In any pandemic, it is proper education (or public sensitisation) and words of wisdom, assurance and comfort laced with love, empathy and sympathy (and from a religious dimension, prayers) and when there is any infection, good treatment given, that the people need to be fine and safe.

This piece, therefore, captures Education Minister/MP Dr. Matthew Opoku Prempeh’s popular saying of the virus, COVID-19, “If you move, it moves; you stop, it stops” and President Akufo-Addo’s consistent hope of an end to the virus, “Fellow Ghanaians, this too shall pass” as fitting.

Examinations in a pandemic
It is science, data and support services which determine whether or not an educational activity, like examination, be allowed to happen in a pandemic at any given time in a geographical space.

If science and public health backed by data with vital technology and support services, including treatment and vaccination, support that children could be in school and be assessed, it is done. It would just be inappropriate and unfair for any system to ask its children and learners to stay at home for say, one year, due to a pandemic if the scientific data, fact and evidence do not say so.

Just as life, in a broad sense of it, cannot be shattered completely because a pandemic has come, school activities, including examinations, must not suffer a shut-down.

Even in adversity, should there not be a life to live? And this is also one crucial area for the school counsellor to be more visible, relevant and useful.

Our students, teachers and staff require the needed therapy against the hazy wave of fear, anxiety and panic which pandemics usually are noted for generating.
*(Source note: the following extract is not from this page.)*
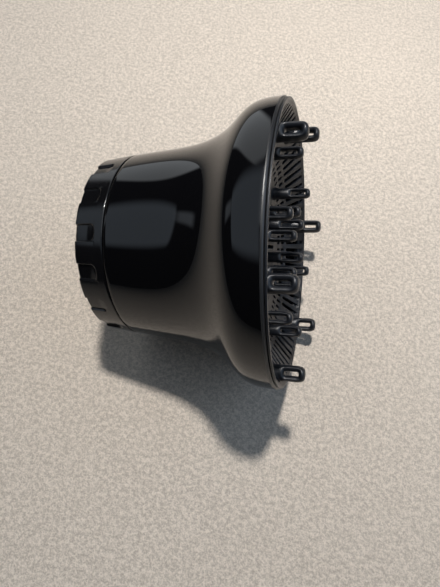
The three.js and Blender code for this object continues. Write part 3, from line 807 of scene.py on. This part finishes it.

It is counterproductive and suicidal for students being prepared to write an examination be allowed to battle stress, trauma and depression over a pandemic, like the ravaging COVID-19. Let us help!

Examinations, such as BECE and WASSCE, sum up and conclude learning activities at basic and senior high levels and they are a moment of heightened feeling of accomplishment and excitement by students. They mostly jubilate over having completed their courses of study with the hope that they will continue to higher levels or move into vocations and jobs for income.
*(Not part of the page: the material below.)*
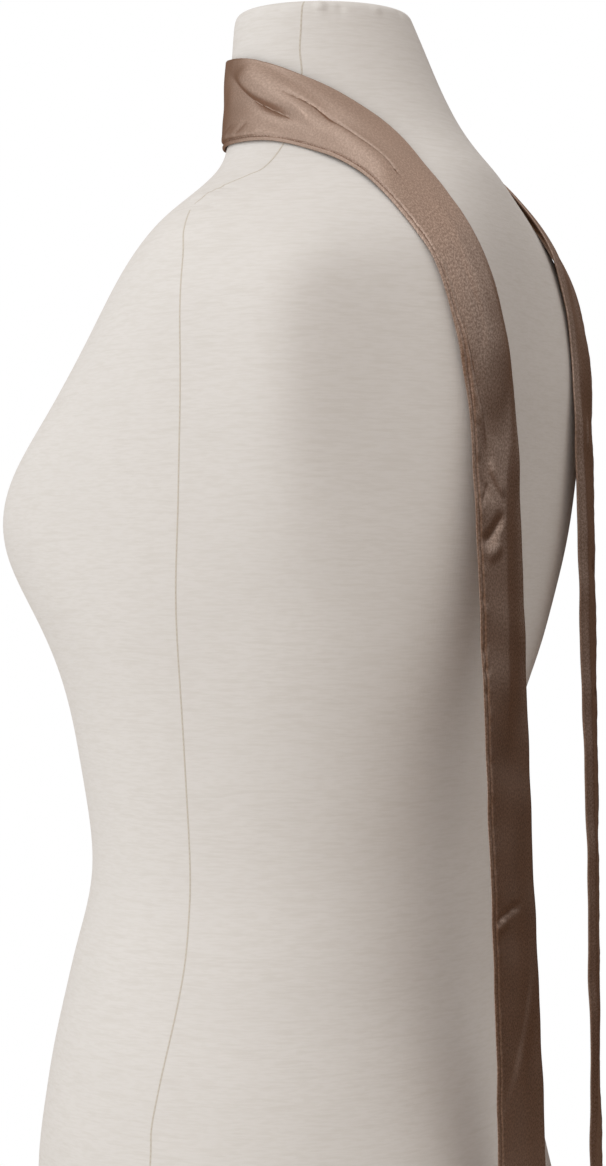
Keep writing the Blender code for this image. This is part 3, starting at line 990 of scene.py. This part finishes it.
# A glow of the room: its brightest direction in degrees, the cosines between which it grows, and its colour
Glow = namedtuple("Glow", "azimuth elevation low high colour")
ROOM = (0.207, 0.125, 0.070)
ROOM_SHADE = Glow(225, -20, 0.3, 0.9, (0.052, 0.030, 0.017))
FRONT_AND_ABOVE = (
    Glow(48, 0, -0.3, 0.95, (0.745, 0.820, 0.875)),
    Glow(200, 70, 0.2, 0.72, (0.570, 0.610, 0.640)),
)
BLACK = (0.0, 0.0, 0.0)
WHITE = (1.0, 1.0, 1.0)

# A round soft lamp: size, power in watts, place and what it points at
Lamp = namedtuple("Lamp", "name size power place target")
NECK_LIGHT = Lamp("neck_light", 0.5, 0.55, (0.88, -0.10, 0.80), (0.0, 0.0, 0.72))

FLOOR_COLOUR = (0.86, 0.85, 0.83)
FLOOR_ROUGHNESS = 0.9
FLOOR_GAP = 0.0005
FLOOR_SIDES = 96


class SCARF_OT_stage(bpy.types.Operator):
    """Make the pale floor, the soft light and the camera"""

    bl_idname = "scarf.stage"
    bl_label = "Stage"

    def execute(self, context):
        settings = context.scene.stage
        self.floor(context, settings)
        self.light(context)
        self.camera(context, settings)
        return {"FINISHED"}

    def floor(self, context, settings):
        material, tree, shader = new_material("floor")
        feed(tree, shader, {"Base Color": tone(FLOOR_COLOUR), "Roughness": FLOOR_ROUGHNESS})
        bm = bmesh.new()
        bmesh.ops.create_circle(bm, cap_ends=True, segments=FLOOR_SIDES, radius=settings.floor_radius)
        mesh = mesh_from(bm, "floor")
        mesh.materials.append(material)
        floor = bpy.data.objects.new("floor", mesh)
        floor.location.z = -FLOOR_GAP
        context.scene.collection.objects.link(floor)

    def light(self, context):
        """A soft glow at the front left and one above, in a dim warm room on a white ground, and a lamp."""
        world = bpy.data.worlds.new("studio")
        world.use_nodes = True
        context.scene.world = world
        tree = world.node_tree
        tree.nodes.clear()
        direction = add(tree, "ShaderNodeTexCoord").outputs["Generated"]
        room = self.glow_colour(tree, direction, ROOM_SHADE, ROOM)
        for glow in FRONT_AND_ABOVE:
            room = mixed(tree, 1.0, room, self.glow_colour(tree, direction, glow, BLACK), blend="ADD")
        soft = add(tree, "ShaderNodeBackground", {"Color": room}).outputs[0]
        ground = add(tree, "ShaderNodeBackground", {"Color": tone(WHITE)}).outputs[0]
        seen = add(tree, "ShaderNodeLightPath").outputs["Is Camera Ray"]
        both = add(tree, "ShaderNodeMixShader", {"Fac": seen, 1: soft, 2: ground}).outputs[0]
        add(tree, "ShaderNodeOutputWorld", {"Surface": both})
        context.scene.view_settings.view_transform = "Standard"
        self.soft_box(context, NECK_LIGHT)

    def soft_box(self, context, lamp):
        """The lamp at its place, turned to its target."""
        light = bpy.data.lights.new(lamp.name, "AREA")
        light.shape = "DISK"
        light.size = lamp.size
        light.energy = lamp.power
        box = bpy.data.objects.new(lamp.name, light)
        box.location = lamp.place
        box.rotation_mode = "QUATERNION"
        box.rotation_quaternion = (Vector(lamp.place) - Vector(lamp.target)).to_track_quat("Z", "Y")
        context.scene.collection.objects.link(box)

    def glow_colour(self, tree, direction, glow, elsewhere):
        """A glow's colour towards its brightest direction, and another colour elsewhere."""
        turn, rise = math.radians(glow.azimuth), math.radians(glow.elevation)
        toward = math.sin(turn) * math.cos(rise), -math.cos(turn) * math.cos(rise), math.sin(rise)
        cosine = add(tree, "ShaderNodeVectorMath", {0: direction, 1: toward}, operation="DOT_PRODUCT")
        return layered(
            tree, cosine.outputs["Value"], glow.low, glow.high, 1.0, tone(elsewhere), tone(glow.colour),
        )

    def camera(self, context, settings):
        lens = bpy.data.cameras.new("camera")
        lens.lens = settings.lens
        lens.sensor_width = 36.0
        azimuth = settings.camera_azimuth
        back = Vector((math.sin(azimuth), -math.cos(azimuth), 0.0))
        right = Vector((math.cos(azimuth), math.sin(azimuth), 0.0))
        camera = bpy.data.objects.new("camera", lens)
        camera.location = back * settings.camera_distance + right * settings.camera_shift
        camera.location.z = settings.camera_height
        camera.rotation_mode = "QUATERNION"
        camera.rotation_quaternion = (-back).to_track_quat("-Z", "Y")
        context.scene.collection.objects.link(camera)
        context.scene.camera = camera


class VIEW3D_PT_scarf(bpy.types.Panel):
    """Lists the steps that make the scarf and its form"""

    bl_idname = "VIEW3D_PT_scarf"
    bl_label = "Skinny scarf"
    bl_space_type = "VIEW_3D"
    bl_region_type = "UI"
    bl_category = "Scarf"

    def draw(self, context):
        for operator in OPERATORS:
            self.layout.operator(operator.bl_idname)


SETTINGS = {
    "form_cover": FormCoverSettings,
    "cover_seams": CoverSeamSettings,
    "satin": SatinSettings,
    "edge_seam": EdgeSeamSettings,
    "stage": StageSettings,
}
OPERATORS = (
    DRESSFORM_OT_cover, DRESSFORM_OT_cover_seams,
    SCARF_OT_satin_tube, SCARF_OT_edge_stitches, SCARF_OT_stage,
)


def register():
    for group in (*SETTINGS.values(), *OPERATORS, VIEW3D_PT_scarf):
        bpy.utils.register_class(group)
    for name, group in SETTINGS.items():
        setattr(bpy.types.Scene, name, bpy.props.PointerProperty(type=group))


def unregister():
    for name in SETTINGS:
        delattr(bpy.types.Scene, name)
    for group in (VIEW3D_PT_scarf, *reversed(OPERATORS), *SETTINGS.values()):
        bpy.utils.unregister_class(group)


def main():
    """Make every piece and the stage."""
    register()
    bpy.ops.dressform.cover()
    bpy.ops.dressform.cover_seams()
    bpy.ops.scarf.satin_tube()
    bpy.ops.scarf.edge_stitches()
    bpy.ops.scarf.stage()


if __name__ == "__main__":
    main()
Any decision, therefore, to have the excitement and expectations of children and students halted due to a pandemic do not only destabilise them psychologically but also traumatise and depress them.

The school counsellor knows that he or she is a teacher, mentor and a helping professional to children, students and staff. He or she reads widely, partners colleague teachers and health professionals well (including SHEP coordinators), and prepares good psychosocial messages from Frequently Asked Questions (FQAs) on COVID-19 for compliance by students and staff.

The wearing of face mask, hand sanitising and/or hand washing with soap under running water, and social (physical) distancing tips and other measures against the virus should be written in simple, clear and understandable terms and embossed at vantage points for students and staff.

Our mandate, as school counsellors, is to educate our students and to help them and colleague staff to make good decisions in life, including good behaviour while writing examinations during this COVID-19. This is another great time for us, as counsellors, to use the fine skills, principles and strategies of preventive counselling, crisis counselling and remedial counselling to help our students and staff to avoid an infection, and depression and stigmatisation linked to COVID-19.

Before COVID-19, for instance, coughing, sneezing, headache and loss of appetite had been with us and so, counsellors should try to reassure, show empathy and encourage others to do same to students and candidates so that any fear, panic and stress linked to these conditions now can fade.

Wishing all candidates safe as they work for success in their exams!